Defendant was charged with eight counts of assault with intent to commit murder,
MCL 750.83. At defendant’s bench trial, the prosecutor conceded that the evidence did
not show an intent to commit murder and asked the court to consider the lesser offenses
of assault with intent to do great bodily harm, MCL 750.84, and felonious assault.
Defense counsel argued that the evidence did not show an intent to commit murder or to
do great bodily harm and then stated, “I don’t really want to concede on the lesser of
Felonious Assault. However, I think certainly there was no intent to do any great bodily
harm to anyone by Mr. Fox.” Defense counsel then concluded, “I think that this is not a
2
case of Assault With Intent to do—to Commit Murder or to do Great Bodily Harm. I
would ask the court to find the appropriate sentence—appropriate verdict.”
The trial court found defendant guilty of three counts of felonious assault. The
Court of Appeals vacated the convictions on the ground that felonious assault is a cognate
lesser offense of assault with intent to commit murder. See People v Cornell, 466 Mich
335, 357 (2002) (holding that MCL 768.32(1) does not permit consideration of cognate
lesser offenses), and People v Otterbridge, 477 Mich 875 (2006) (holding that felonious
assault is a cognate lesser offense of assault with intent to commit murder).

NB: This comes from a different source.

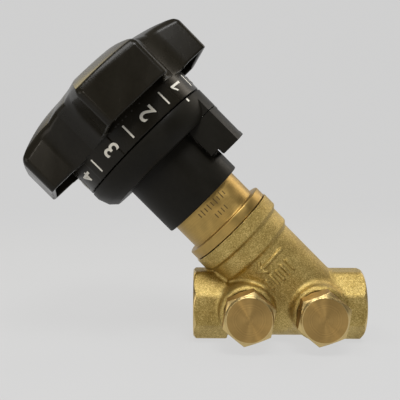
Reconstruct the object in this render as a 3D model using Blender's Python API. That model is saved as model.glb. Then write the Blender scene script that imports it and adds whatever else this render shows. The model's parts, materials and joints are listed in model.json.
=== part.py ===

Nevertheless, I agree with the prosecutor that defense counsel’s comments reflect
his acquiescence in the consideration of felonious assault. Counsel’s assertion that he did
not “really want to concede on the lesser of Felonious Assault” was a declination to
concede defendant’s guilt of that offense. Counsel left open the possibility that the court
could consider a felonious assault conviction by stating, “I think that this is not a case of
Assault with Intent to do—to Commit Murder or to do Great Bodily Harm. I would ask
the court to find the appropriate sentence—appropriate verdict.” By acquiescing in the
consideration of felonious assault, defendant waived this issue, thereby extinguishing the
error. See Carter, supra (explaining that waiver is the intentional relinquishment or
abandonment of a known right, and that it extinguishes any error).
Even if the error was not waived, defendant failed to object to the consideration of
felonious assault. In light of this forfeiture, defendant must establish a plain error that
affected the outcome of the lower court proceedings. He must show that he is actually
innocent or that the error seriously affected the fairness, integrity, or public reputation of
the proceedings. People v Carines, 460 Mich 750, 763-764 (1999). Defendant has not
met these requirements. “Neither defendant nor the majority has offered any explanation
regarding how the defense at trial would have been any different if he had been formally
charged with felonious assault.” Otterbridge, supra at 876 (Corrigan, J., dissenting).
For these reasons, I would grant leave to appeal to consider more fully the
prosecutor’s arguments in this case.
I, Corbin R. Davis, Clerk of the Michigan Supreme Court, certify that the
foregoing is a true and complete copy of the order entered at the direction of the Court.